Coke helps to sober you up, too – and here the details become admittedly grim.

In social circumstances, WAGs often drink, but when you weigh the same as a teenager, you quickly feel the effects.

There is nothing worse in the WAG world than a woman who can’t hold her alcohol, so they use cocaine to counter it.

One well-known footballing couple liked to drink, but he did not like to see her drunk. So she’d rely on cocaine to sober up.

Sometimes it caused bad behaviour. One girl, high as a kite, was so annoyed her husband hadn’t been picked for a game, she went outside and smashed up the manager’s very expensive car. But that’s the emotion and erratic behaviour that coke brings out.

On another memorable occasion, I’d been asked to do a fun video for a club meal. But the video had to be erased because I caught one WAG having a discreet sniff from her (acrylic) nail. She’d used the nail to scoop some powder out of her teeny tiny handbag. Trust me, that’s inventive for a WAG.

At another do I complimented a WAG on the beautiful antique locket she was wearing. I asked her what picture was inside, assuming it was a treasured image of her children, but no. A little plastic bag fell out.

Seasoned pros who take coke only get the good stuff out for friends. The powder that isn’t from a regular supplier, they’ll use with their wider circle of hangers on, the nail technician or tanning consultant who has doubtless signed an NDA (non-disclosure agreement).

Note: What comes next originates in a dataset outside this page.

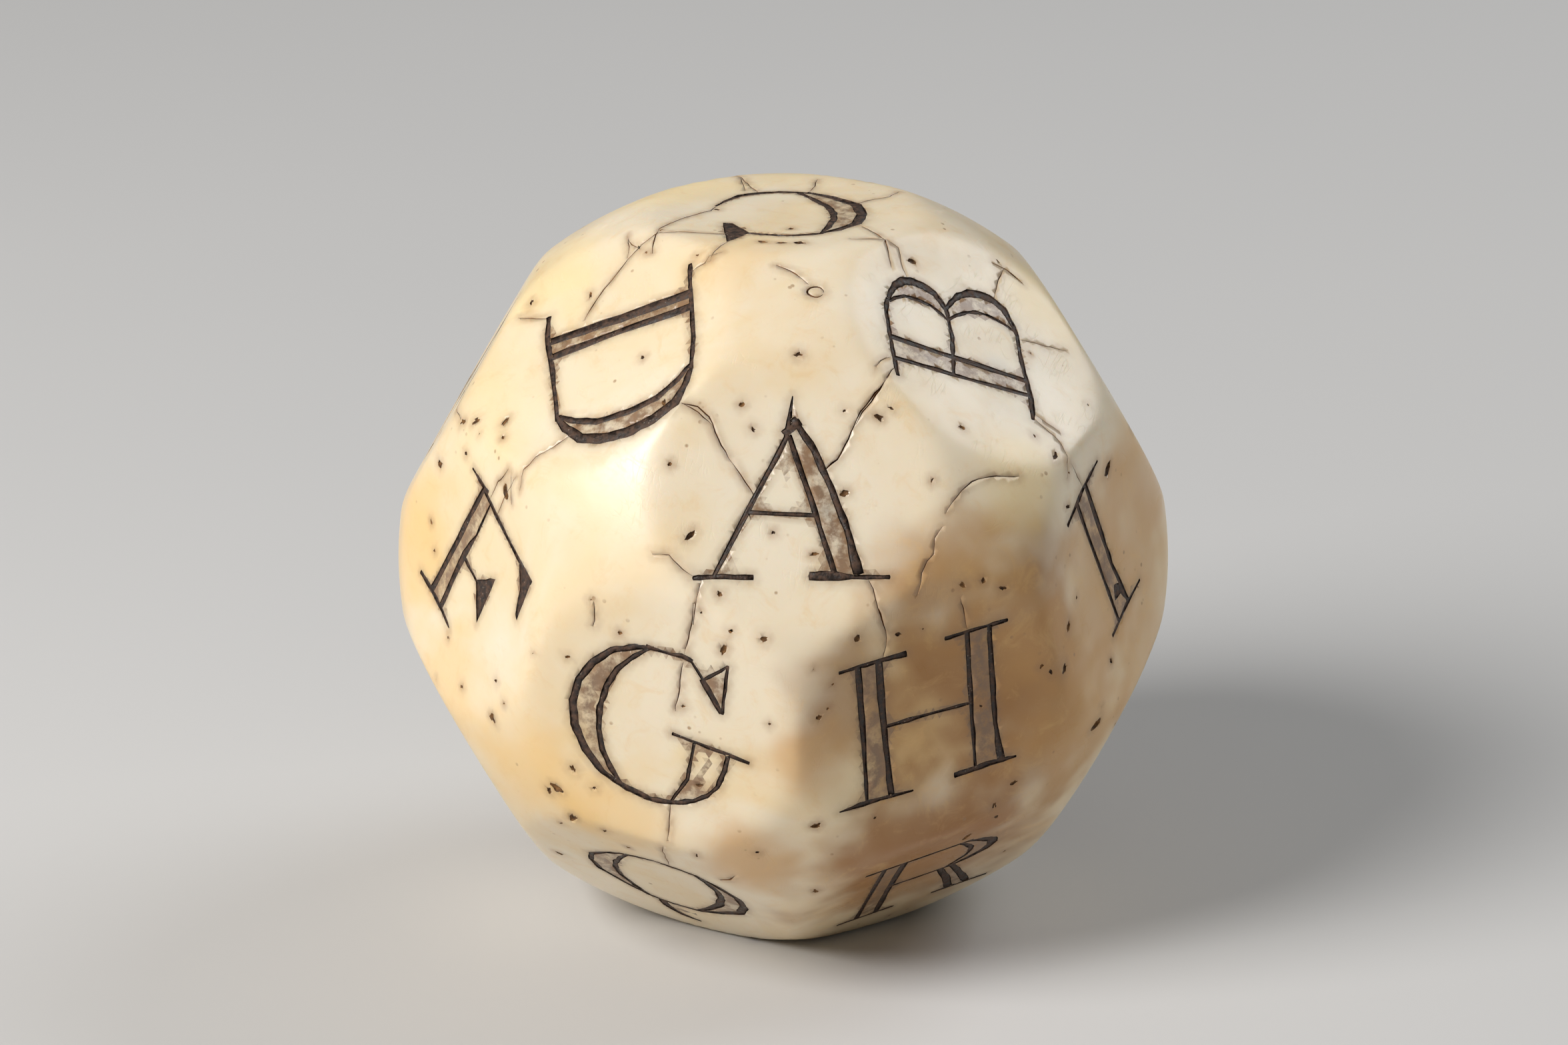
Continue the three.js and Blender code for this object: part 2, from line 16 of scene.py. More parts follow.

I think we all know that footballers have addictive personalities. It’s no surprise that so many gamble or have obsessive issues. Is it any wonder they are attracted to women with the same addictive psychological make-up?

So many WAGs think the lifestyle is a happy-ever-after. But it’s not. It’s an extremely anxious one, and you keep waiting for the fairytale to end. I point the finger of blame at the money men. They know it goes on. There is no duty of care to the women who surround these highly-paid athletes.

Take the money out of football and the drugs will go quicker than you can say Bolivian marching powder.

But then, so would the WAGs I suppose. So we can bank on many more white Christmases.